In contrast, Initiation is nothing like a yoga textbook. It took me half a year to finish reading it and, more importantly, process it. Each time I picked up the book, I had to be fully receptive to what the author was going to offer. It had been a very challenging read at times. On one hand, it’s an autobiography, a collection of incredible stories. On the other hand, it’s an invitation to a spiritual process. As its blurb says, reading the book is the initiation itself. That’s absolutely how I felt. It talks about the mystery of the Egyptian pyramids, reveals her past lives, discusses sacred geometry, and offers sadhanas.

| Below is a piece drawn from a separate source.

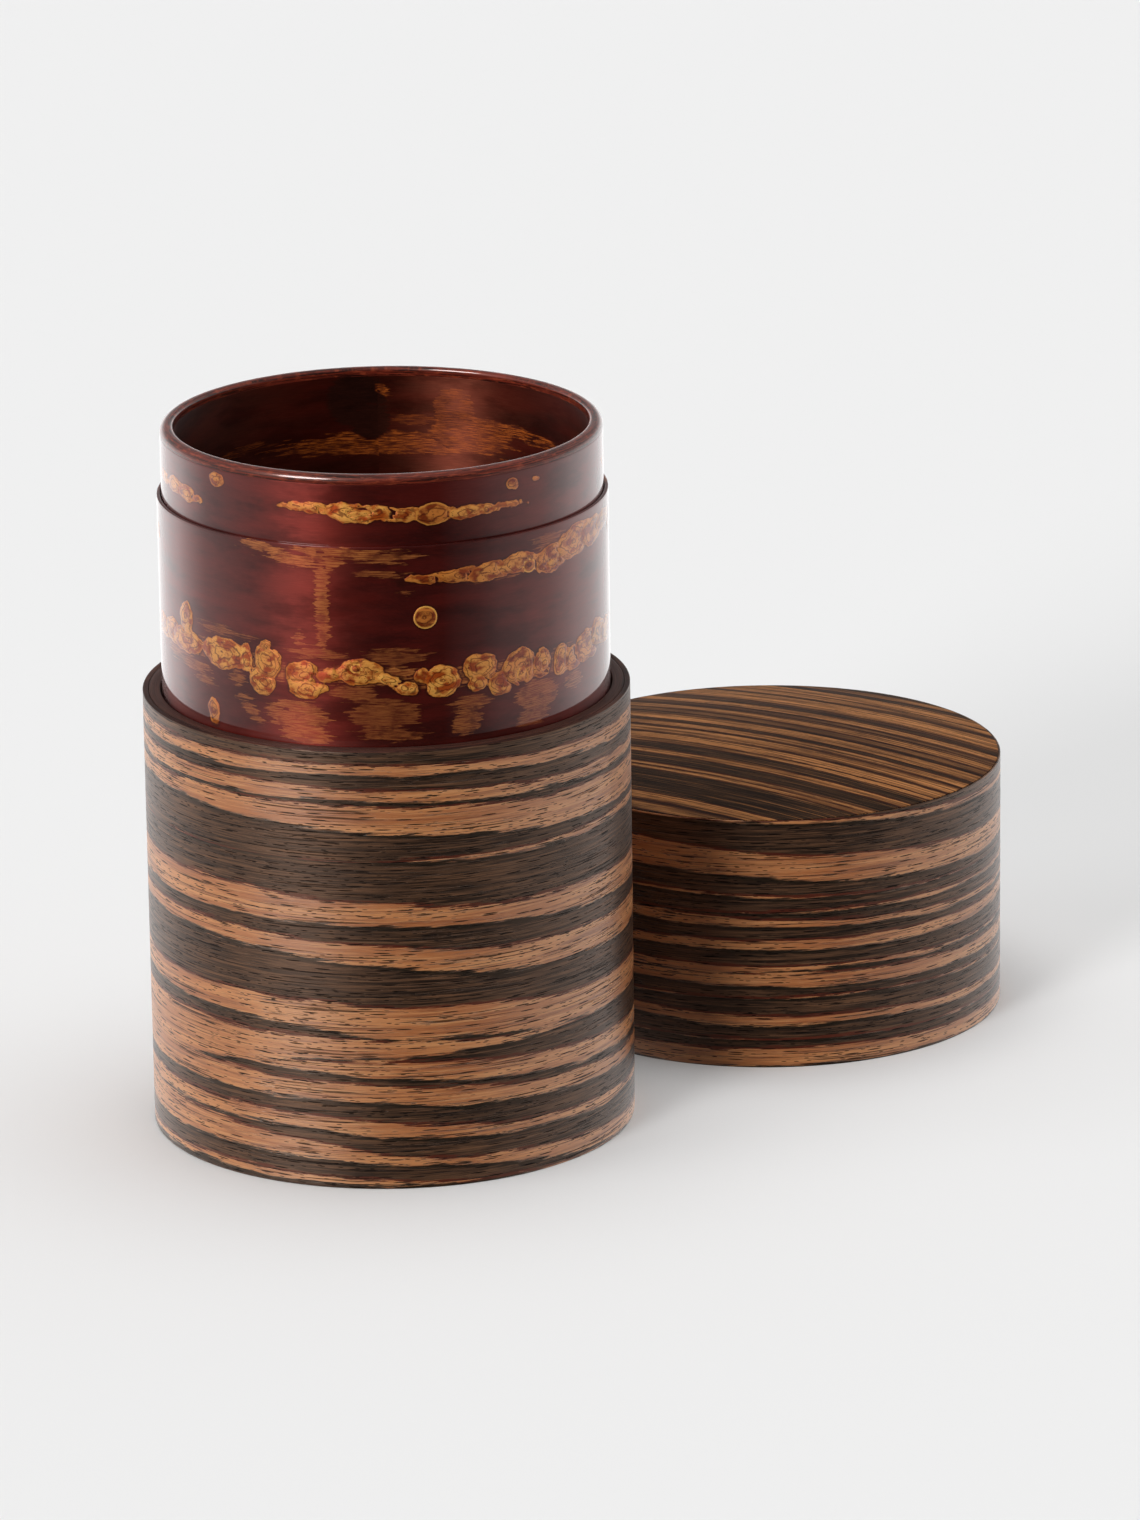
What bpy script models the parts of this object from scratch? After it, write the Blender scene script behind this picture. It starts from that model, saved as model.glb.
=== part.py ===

The body is only the robe of the self. You wear clothing too, and yet you are not the clothing. In the very same way you wear a body which can be any sex, but your self stands above the sexes and is neither man nor woman. The self is the creator. The person, the physical, material manifestation is only one half of the true being. The other half has remained behind in the unconscious, unmanifested state. And whether a manifestation is male or female or other depends merely on which half has incarnated itself. When a person has made both halves of his being conscious and experienced them consciously, he has become identical with his self, and then he carries within himself both the male and female principles in complete equilibrium.
While reading the book, I hosted a traveler via Trustroots who was reading the very same book. It was a beautiful coincidence. I’ll need to get back to this book once more. Although I read it once, it doesn’t feel like I finished it.
Tantric Sex by Diana Richardson
For a long time in my twenties, I was embarrassed in my sexual life. I struggled to find an honest way to express my sexuality. Sex meant a weird mix of performance expectations, repressed emotions, and fantasy, often accompanied by “erection problems”. My partner at the time brought a copy of Tantric Sex home. We both read the book.
As the subtitle suggests, it’s “a guide to love and sexual fulfillment”. It offered me a thorough introduction to concepts such as male-female polarities and genital consciousness. It showed tools (love keys as the author refers to them) for the couples to experiment with. It helped me heal much of my sexual pain and reclaim my sexual life. I came to realize that sex was not about doing but simply being. It had been a truly life-changing read.
This book served me the sexual education I never had before. It was also the necessary foreplay to the Making Love audio tapes by Barry Long. Long’s book was the natural next step for me to learn how to connect sexuality to spirituality which then I studied in depth in Haich’s Sexual Energy And Yoga book.